Pencegahan dan Solusi

Melihat banyaknya akar masalah di atas, bukan berarti kekerasan terhadap anak tak dapat dihentikan atau dicegah. Jika kita berpedoman pada tatanan Islam dalam mengatur masyarakat dan mendidik anak, niscaya kekerasan terhadap anak tidak akan terjadi.
Bentuk solusi yang ditawarkan Islam tersebut adalah pertama, luruskan paradigma mengenai anak. Bahwa anak adalah amanah, milik Allah Swt dan bukan milik orang tuanya. Orang tua hanyalah dititipi untuk menjalankan amanah mengasuh anak menjadi pribadi yang siap mengemban tugas sebagai hamba Allah Swt.
Kedua, berikan ruang yang nyaman bagi Ibu untuk melaksanakan fungsinya sebagai ummu wa rabbatul bait atau ibu pengatur rumah tangga. Ibu harus dicegah dari faktor-faktor stres akibat beban kerja tambahan di luar rumah yang menambah berat beban pekerjaannya di dalam rumah.
Ketiga, kembalikan fungsi ayah-ibu, yaitu ayah sebagai orang yang bertanggung jawab mencari nafkah, dalam hal ini negara harus memberikan kemudahan-kemudahan/menfasilitasi kepala keluarga untuk mendapatkan pekerjaan.
Keempat, negara harus memenuhi kebutuhan publik, seperti kesehatan, pendidikan, yang berkualitas, murah dan mudah dijangkau seluruh lapisan masyarakat.

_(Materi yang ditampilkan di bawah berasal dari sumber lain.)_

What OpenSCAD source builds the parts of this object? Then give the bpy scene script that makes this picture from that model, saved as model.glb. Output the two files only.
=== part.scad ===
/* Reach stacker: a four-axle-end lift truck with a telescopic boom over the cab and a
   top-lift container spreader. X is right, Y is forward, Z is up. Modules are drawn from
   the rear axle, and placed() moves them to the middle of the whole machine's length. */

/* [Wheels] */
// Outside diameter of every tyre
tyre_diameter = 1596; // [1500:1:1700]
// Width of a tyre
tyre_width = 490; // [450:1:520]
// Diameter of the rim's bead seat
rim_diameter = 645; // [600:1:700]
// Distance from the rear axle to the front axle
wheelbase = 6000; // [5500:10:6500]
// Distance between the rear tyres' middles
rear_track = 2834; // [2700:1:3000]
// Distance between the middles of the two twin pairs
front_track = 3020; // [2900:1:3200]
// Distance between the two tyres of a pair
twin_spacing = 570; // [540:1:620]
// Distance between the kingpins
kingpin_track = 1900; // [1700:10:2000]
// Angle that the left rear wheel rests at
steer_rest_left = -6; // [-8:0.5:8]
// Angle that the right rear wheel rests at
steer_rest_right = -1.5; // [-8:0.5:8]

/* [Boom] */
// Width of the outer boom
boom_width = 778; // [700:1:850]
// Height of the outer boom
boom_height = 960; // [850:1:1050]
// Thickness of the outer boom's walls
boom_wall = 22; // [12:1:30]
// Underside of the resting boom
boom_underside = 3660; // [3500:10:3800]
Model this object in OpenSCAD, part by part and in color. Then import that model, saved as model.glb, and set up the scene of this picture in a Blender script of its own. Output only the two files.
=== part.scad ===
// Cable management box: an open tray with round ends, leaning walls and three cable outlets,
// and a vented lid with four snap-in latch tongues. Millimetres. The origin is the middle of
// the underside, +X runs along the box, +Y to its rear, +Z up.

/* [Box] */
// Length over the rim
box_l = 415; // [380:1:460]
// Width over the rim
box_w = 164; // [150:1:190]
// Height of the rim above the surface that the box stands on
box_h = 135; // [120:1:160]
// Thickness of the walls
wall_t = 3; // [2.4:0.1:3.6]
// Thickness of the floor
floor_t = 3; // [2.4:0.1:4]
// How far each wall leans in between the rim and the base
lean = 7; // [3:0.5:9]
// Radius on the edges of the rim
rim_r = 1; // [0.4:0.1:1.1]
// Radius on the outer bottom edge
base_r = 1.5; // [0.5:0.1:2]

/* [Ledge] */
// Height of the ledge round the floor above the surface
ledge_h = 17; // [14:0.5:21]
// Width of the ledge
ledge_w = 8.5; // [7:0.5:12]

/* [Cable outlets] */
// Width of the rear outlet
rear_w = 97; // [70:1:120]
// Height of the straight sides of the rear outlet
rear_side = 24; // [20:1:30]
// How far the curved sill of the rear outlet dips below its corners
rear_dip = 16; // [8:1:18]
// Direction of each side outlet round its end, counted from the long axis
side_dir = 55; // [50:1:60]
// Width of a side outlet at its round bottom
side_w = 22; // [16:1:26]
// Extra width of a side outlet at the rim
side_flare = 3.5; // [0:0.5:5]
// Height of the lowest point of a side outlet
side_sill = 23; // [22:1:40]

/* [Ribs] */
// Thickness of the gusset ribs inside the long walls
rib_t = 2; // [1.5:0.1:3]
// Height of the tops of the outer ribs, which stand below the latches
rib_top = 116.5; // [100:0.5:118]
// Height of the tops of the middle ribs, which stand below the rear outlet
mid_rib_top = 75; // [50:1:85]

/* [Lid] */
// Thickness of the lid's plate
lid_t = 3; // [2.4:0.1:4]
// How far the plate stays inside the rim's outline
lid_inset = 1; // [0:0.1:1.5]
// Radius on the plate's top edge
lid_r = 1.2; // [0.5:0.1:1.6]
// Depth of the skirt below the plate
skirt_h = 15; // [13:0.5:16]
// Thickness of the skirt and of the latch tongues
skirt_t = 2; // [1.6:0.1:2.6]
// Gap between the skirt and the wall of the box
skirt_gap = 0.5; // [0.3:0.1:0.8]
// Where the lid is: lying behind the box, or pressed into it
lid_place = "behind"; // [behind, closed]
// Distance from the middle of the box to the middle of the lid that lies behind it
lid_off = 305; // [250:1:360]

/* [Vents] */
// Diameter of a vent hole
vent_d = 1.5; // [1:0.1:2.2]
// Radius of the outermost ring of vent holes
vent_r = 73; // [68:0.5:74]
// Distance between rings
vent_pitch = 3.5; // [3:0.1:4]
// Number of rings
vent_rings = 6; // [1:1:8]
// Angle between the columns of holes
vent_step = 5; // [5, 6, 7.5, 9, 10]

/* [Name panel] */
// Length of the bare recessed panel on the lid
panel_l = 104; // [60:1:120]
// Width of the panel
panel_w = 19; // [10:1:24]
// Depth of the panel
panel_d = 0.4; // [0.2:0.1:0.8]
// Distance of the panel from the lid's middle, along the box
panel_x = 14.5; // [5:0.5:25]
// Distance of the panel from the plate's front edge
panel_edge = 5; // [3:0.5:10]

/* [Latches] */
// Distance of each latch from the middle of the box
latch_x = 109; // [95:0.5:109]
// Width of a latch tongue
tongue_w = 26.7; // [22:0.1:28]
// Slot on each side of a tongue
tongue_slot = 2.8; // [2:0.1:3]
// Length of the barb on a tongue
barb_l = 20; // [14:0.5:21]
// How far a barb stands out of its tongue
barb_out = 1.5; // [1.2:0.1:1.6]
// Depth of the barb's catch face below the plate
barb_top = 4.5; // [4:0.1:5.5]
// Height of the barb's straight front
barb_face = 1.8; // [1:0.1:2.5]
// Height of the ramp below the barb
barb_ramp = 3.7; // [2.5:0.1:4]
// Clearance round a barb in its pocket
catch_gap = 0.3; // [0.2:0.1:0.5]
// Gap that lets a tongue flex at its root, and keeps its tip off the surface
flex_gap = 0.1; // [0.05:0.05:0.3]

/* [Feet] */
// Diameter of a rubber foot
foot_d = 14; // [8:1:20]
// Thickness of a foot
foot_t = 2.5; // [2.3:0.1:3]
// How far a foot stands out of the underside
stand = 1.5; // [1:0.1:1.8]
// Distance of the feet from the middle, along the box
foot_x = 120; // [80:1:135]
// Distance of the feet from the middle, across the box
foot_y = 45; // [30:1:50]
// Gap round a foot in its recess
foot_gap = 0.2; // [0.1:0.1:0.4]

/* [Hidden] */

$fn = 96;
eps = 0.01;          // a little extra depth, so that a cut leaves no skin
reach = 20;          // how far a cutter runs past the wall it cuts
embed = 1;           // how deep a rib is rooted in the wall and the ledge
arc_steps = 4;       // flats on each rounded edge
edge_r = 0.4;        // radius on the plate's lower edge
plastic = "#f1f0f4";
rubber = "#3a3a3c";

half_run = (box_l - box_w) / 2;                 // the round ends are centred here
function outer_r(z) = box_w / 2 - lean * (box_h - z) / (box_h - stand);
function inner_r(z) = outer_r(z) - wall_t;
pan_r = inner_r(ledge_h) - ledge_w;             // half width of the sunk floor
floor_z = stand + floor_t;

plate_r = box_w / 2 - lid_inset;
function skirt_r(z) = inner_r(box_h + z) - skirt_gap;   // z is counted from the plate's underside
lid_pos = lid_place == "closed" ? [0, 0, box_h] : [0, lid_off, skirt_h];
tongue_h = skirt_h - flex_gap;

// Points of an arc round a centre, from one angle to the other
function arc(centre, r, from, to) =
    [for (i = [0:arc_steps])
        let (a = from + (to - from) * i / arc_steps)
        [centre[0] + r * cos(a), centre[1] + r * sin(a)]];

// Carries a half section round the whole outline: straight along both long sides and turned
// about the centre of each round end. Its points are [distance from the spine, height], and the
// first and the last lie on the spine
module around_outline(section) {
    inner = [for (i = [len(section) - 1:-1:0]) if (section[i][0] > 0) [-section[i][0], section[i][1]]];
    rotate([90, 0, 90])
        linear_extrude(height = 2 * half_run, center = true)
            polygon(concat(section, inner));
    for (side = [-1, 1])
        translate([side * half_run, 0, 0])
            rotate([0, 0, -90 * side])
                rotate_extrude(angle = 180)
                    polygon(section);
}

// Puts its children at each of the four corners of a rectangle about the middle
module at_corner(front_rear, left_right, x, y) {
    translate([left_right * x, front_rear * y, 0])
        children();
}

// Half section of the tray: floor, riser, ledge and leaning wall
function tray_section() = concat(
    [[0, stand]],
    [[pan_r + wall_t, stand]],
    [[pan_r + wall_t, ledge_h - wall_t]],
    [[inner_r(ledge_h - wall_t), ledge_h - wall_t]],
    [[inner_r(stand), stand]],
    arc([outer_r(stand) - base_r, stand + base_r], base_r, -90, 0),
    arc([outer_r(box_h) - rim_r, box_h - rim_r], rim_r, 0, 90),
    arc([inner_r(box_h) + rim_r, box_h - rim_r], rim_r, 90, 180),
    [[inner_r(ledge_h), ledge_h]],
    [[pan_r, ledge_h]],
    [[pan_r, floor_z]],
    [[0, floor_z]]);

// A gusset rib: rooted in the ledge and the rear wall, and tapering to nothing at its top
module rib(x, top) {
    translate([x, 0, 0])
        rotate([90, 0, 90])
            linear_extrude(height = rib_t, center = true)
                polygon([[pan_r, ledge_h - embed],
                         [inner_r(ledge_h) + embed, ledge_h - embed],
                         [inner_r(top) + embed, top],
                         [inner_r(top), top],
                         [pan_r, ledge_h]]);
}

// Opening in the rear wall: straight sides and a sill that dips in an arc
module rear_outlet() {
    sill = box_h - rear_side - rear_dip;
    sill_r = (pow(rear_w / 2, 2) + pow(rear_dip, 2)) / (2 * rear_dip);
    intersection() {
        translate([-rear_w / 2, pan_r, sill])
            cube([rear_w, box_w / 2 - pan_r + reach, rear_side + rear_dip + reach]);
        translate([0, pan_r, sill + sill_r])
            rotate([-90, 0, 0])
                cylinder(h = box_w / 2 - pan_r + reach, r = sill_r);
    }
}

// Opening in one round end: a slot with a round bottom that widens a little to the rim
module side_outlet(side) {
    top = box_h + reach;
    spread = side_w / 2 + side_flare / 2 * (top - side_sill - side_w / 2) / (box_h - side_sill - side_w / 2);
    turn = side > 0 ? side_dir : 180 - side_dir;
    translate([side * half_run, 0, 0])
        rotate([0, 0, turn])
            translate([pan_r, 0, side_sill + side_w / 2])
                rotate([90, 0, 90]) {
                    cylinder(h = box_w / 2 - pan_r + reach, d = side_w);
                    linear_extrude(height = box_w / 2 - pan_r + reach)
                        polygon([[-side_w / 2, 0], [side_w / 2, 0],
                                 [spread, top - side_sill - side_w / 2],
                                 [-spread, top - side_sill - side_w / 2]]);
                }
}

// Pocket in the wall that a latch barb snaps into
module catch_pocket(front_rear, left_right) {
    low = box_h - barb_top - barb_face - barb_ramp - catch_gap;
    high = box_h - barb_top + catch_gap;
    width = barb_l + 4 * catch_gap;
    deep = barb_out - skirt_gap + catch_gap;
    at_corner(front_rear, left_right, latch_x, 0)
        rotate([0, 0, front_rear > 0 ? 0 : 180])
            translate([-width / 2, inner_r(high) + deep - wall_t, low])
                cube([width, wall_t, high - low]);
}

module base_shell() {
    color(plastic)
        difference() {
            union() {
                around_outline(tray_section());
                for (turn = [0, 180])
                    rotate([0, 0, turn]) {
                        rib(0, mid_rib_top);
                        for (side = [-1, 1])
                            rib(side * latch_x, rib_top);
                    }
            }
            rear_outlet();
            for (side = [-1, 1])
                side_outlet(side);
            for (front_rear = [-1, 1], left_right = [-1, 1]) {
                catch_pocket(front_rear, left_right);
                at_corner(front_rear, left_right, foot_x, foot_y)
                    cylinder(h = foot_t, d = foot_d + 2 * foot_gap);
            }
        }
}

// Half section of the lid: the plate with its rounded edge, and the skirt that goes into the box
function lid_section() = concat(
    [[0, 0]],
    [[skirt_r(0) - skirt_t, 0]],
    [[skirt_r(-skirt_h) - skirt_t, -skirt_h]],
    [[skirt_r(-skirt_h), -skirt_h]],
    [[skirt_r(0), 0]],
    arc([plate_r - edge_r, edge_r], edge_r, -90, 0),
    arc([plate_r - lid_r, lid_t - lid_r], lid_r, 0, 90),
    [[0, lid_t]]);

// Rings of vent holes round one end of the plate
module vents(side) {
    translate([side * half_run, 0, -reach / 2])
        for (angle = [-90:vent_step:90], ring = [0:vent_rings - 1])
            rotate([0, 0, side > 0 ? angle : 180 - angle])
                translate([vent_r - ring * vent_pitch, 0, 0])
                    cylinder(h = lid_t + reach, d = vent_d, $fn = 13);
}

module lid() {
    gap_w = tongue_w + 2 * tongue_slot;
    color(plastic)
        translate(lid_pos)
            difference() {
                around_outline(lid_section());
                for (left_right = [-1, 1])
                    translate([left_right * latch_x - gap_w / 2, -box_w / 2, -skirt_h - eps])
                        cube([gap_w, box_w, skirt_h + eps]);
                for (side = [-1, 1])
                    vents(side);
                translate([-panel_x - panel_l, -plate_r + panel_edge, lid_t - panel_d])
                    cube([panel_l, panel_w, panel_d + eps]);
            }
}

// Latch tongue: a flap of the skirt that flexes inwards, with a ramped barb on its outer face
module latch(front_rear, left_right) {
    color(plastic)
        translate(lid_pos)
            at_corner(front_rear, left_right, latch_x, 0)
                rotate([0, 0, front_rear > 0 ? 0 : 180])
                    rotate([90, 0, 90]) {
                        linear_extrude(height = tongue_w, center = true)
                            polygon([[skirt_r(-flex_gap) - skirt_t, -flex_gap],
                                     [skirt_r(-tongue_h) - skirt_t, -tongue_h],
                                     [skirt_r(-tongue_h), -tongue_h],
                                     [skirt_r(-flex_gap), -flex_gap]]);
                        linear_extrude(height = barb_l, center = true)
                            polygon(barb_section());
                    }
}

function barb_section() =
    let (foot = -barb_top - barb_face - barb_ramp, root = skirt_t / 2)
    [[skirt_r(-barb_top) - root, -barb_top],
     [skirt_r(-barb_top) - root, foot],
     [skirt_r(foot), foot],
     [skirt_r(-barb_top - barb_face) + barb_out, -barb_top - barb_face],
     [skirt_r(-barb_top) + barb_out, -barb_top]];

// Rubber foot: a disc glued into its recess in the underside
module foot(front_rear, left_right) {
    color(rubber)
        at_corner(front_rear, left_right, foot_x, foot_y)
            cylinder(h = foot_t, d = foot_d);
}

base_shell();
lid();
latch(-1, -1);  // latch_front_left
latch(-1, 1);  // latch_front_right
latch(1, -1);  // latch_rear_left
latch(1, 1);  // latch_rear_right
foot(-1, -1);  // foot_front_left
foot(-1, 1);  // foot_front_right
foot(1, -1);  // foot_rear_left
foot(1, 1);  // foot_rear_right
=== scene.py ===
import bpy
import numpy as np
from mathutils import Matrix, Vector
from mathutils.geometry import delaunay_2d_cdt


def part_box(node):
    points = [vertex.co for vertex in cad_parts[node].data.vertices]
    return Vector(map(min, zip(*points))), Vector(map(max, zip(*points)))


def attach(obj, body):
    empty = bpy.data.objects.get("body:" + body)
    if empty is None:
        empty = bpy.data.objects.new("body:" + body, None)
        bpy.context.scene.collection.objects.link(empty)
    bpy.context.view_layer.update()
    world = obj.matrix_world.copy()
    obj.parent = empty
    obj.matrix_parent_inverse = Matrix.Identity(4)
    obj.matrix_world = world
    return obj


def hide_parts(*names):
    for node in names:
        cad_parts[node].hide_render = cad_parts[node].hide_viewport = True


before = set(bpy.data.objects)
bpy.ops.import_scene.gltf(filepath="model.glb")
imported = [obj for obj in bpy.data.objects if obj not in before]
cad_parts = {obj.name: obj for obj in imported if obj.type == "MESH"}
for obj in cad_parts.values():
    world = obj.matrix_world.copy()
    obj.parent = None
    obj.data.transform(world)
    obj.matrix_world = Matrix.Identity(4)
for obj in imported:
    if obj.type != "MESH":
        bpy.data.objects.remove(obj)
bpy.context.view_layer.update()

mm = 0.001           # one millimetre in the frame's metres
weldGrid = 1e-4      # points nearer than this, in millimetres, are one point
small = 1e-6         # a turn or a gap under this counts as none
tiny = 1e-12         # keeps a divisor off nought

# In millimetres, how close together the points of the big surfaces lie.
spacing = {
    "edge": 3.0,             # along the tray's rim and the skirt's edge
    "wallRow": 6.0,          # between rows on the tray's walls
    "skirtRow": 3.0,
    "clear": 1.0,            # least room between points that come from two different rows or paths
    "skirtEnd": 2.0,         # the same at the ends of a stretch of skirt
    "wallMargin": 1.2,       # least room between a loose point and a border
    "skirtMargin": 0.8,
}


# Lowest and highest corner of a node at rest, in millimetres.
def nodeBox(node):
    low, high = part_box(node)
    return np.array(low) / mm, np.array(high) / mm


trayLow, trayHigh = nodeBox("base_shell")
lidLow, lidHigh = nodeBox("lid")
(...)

Kelima, negara menjamin ketersedian pangan, sandang dan papan yang sehat dan berkualitas dan mudah dijangkau oleh semua kalangan. Negara wajib memfasilitasi agar para bapak memiliki kesempatan luas dalam berekonomi. Misalnya dengan menyediakan lapangan kerja dan mempermudah mereka yang ingin berusaha mandiri. Negara wajib memberikan jaminan pendidikan, kesehatan dan perumahan yang murah. Dengan demikian beban hidup tidak terlalu berat untuk dipikul sehingga tercukupi kebutuhan pokok masyarakat secara merata.
Logikanya, jika para suami telah memiliki sumber perekonomian yang mapan, para ibu tidak perlu lagi memikirkan ekonomi keluarga. Secara naluriah ia akan tenang dan tenteram sehingga lebih fokus dalam mendidik anak. Ketenangan dan ketenteraman itu akan membuat rumah tangga penuh dengan kasih sayang. Jika demikian, insya Allah peluang untuk terjadinya kekerasan, khususnya kekerasan terhadap anak tidak akan terjadi. Wallahu’alam.(*)

Penulis adalah pemerhati masalah sosial, khususnya wanita dan anak-anak, tinggal di Bogor.